My wife really wanted to watch “Baby Driver” when it came out in the cinemas but after I saw the preview, I was a bit sceptical. There was nothing in the preview to entice me to go and watch it. So I did what any male would do, make excuses of being busy because going to the movies costs me a lot. Even though my kids would have no interest in the movie, they would scream and complain to come. As my eldest would say, it’s for the experience. So from buying two tickets, I would need to buy 5 tickets at $17.99 each. Then the kids want popcorn, drinks and my wife wants popcorn and ice cream and suddenly I am out of pocket by $100 plus. However, if I had the option to pay $9.99 and watch the flick at home instead of the cinema, I would have done it straight away.
Anyway, we finally watched “Baby Driver” a few days ago (at home) and it was totally crap. With the rating it has on IMBD and all the critics raving on about it, I expected a lot more even though the previews failed to deliver anything of interest. I know there is a huge car enthusiast market which will dig these kinds of movies, plus there is the anti-superhero market which will give everything else a try that isn’t a DC or Marvel property. “Baby Driver” capitalises on these two markets. But seriously, if “Baby Driver” is seen as a good movie by fans and critics that vote on IMBD, either the;
- the movie industry is really in trouble or
- the people who rate movies also have no idea or
- I have no idea what’s a decent movie anymore
I know, I like a storyline that can be followed, with little backstories here and there that unfold as the main story moves forward. It’s the reason why TV is getting traction. Imagine the Godfather as a HBO show for 7 seasons, producing 10 hours of content each season comparted to the 9 hours of content over 3 movies. Christopher Nolan and Quentin Tarantino are two directors and writers who make great movies with good scripts, great casting, great direction and a story a person can follow and be invested in.
So where are we at with the movie industry?

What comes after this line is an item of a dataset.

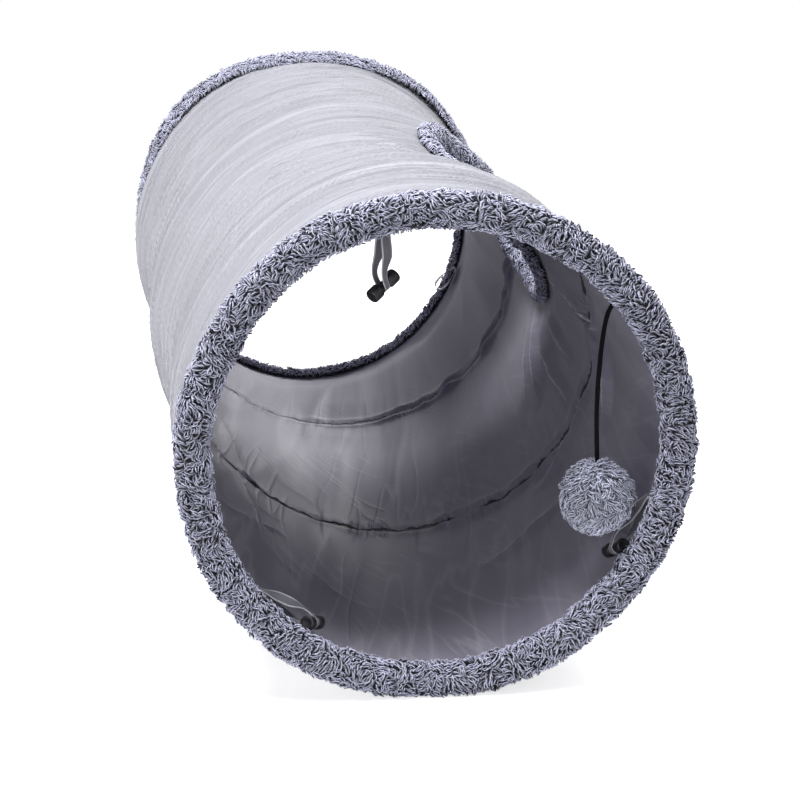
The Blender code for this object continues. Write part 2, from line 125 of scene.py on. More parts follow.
class Look:
    """A material. What is the same all over a surface is a constant of its shader."""

    def __init__(self, name, **constants):
        self.material = bpy.data.materials.new(name)
        self.material.use_nodes = True
        self.tree = self.material.node_tree
        self.shader = self.tree.nodes["Principled BSDF"]
        for name, value in constants.items():
            self.shader.inputs[name.replace("_", " ")].default_value = value

    def node(self, kind, settings, inputs, output=0):
        made = self.tree.nodes.new("ShaderNode" + kind)
        for name, value in settings.items():
            setattr(made, name, value)
        for name, value in inputs.items():
            self.feed(made.inputs[name], value)
        return Wire(self, made.outputs[output])

    def feed(self, socket, value):
        if isinstance(value, Wire):
            self.tree.links.new(value.socket, socket)
        else:
            socket.default_value = value

    def stored(self, name, output="Fac"):
        return self.node("Attribute", {"attribute_name": name}, {}, output)

    def place(self):
        return self.node("TexCoord", {}, {}, "Object")

    def scaled(self, vector, scale):
        return self.node("VectorMath", {"operation": "MULTIPLY"}, {0: vector, 1: scale})

    def part(self, vector, axis):
        return self.node("SeparateXYZ", {}, {0: vector}, axis)

    def noise(self, vector, scale, detail=2):
        return self.node("TexNoise", {}, {"Vector": vector, "Scale": scale, "Detail": detail})

    def crest(self, vector, width):
        """Thin lines along the middle level of a noise, sharp on top with soft flanks."""
        off = (self.noise(vector, 1) - 0.5).math("ABSOLUTE")
        return (1 - (off / width).math("MINIMUM", 1.0)) ** 2.0

    def mix(self, share, first, second):
        inputs = {0: share}
        for index, colour in ((6, first), (7, second)):
            inputs[index] = colour if isinstance(colour, Wire) else (*colour, 1)
        return self.node("Mix", {"data_type": "RGBA"}, inputs, 2)

    def finish(self, colour, roughness=None, height=None, depth=0.0005):
        self.feed(self.shader.inputs["Base Color"], colour)
        if roughness is not None:
            self.feed(self.shader.inputs["Roughness"], roughness)
        if height is not None:
            bump = self.node("Bump", {}, {"Height": height, "Distance": depth, "Strength": 1.0}, "Normal")
            self.feed(self.shader.inputs["Normal"], bump)
        return self.material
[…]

I hate going to the cinema, to have to deal with crowds, overpriced tickets and food and then have to sit through people talking, whispering or making a racket as they consume their food. While the “magic of film” worked once upon a time, the business model from the 1930’s is still the same. Here it is a nutshell;
- Studio (via their own monies or investor monies) finances a movie.
- Studio releases movie to cinemas
- Studio expects people to line up, purchase a ticket and watch movie in cinema.
It still generates a lot of money for the blockbusters, but imagine how much it will work if people are allowed to watch the movie on the same day it’s released in cinemas at home via a streaming service or a special pay per view. I can hear the chorus of disapproval of how cinemas will shut down and how instead of selling 5 tickets to a movie, a family would pay only once to watch it from home (and there is a high chance they could invite friends and cousins as well).
People watch old movies and listen to old music, but getting these people to consume the new stuff is incredibly difficult, because the providers no longer understand the star system. For a while, the superhero was the franchise however the last few Northern Summer’s proves otherwise.
Everybody’s got a theatre at home and the only reason to go out and watch a flick in cinemas is to just go out, have maybe dinner before it and a few drinks after it. Instant access, in our own home is the new king in town. Netflix knows it and soon they will have the movie that seizes that market.